At some point they were tossing us around for pictures so much I felt like the potato in hot potato. Add in the drunk Italians getting all chatty and getting on really well with all the drunk Chinese and it's just a wild mid-day "I love you man!" fest. Aside from the shenanigans, I did get to try a few non-scary food items, all fruit and vegetables, mind you. I couldn't bring myself to touch what looked like gray, bumpy animal innards, but I was all about the roasted sweet potato. I never thought of sweet potatoes as Chinese fare, but I'll take it!

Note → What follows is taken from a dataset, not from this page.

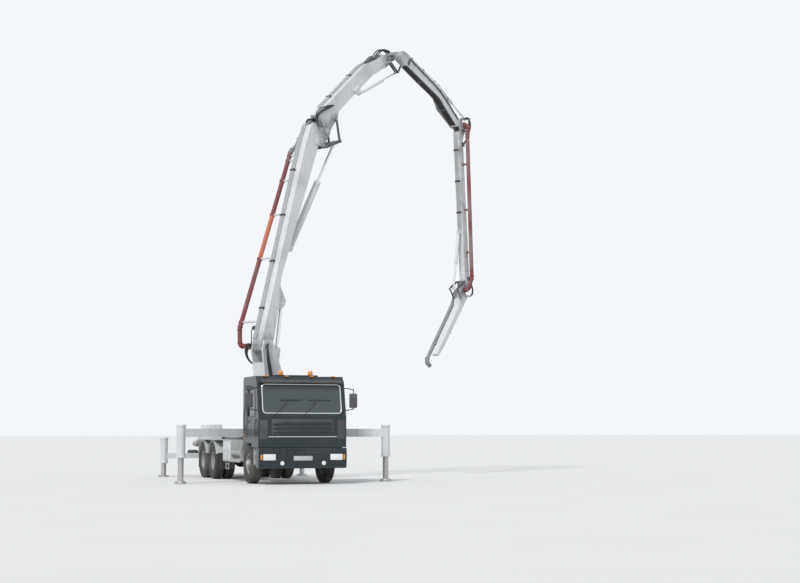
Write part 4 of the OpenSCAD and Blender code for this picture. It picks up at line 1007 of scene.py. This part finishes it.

The afternoon ended with a group photo and much staggering back to apartments to pass out. We were fine, but decided to head back to the apartment ourselves for some restorative tea and peanut butter cookies. That night, we went for hot pot with our friend Daniel in downtown Yanzhou. This place gives you your own little pot of boiling broth, so you can choose what to cook for yourself. Quite tasty. Plus, I managed to scare the pants off another two year old. Just another day in Nowheresville, China.
I am having a good time so far. Now that I'm back, I remember the things that I actually enjoy about this place and that is a nice realization. Even in an ugly, dirty place like Yanzhou there is life. At night the town and grounds of the plant were lit up with and huge red lantern displays for the holiday. It's a shame they can't leave them up all the time. It was beautiful.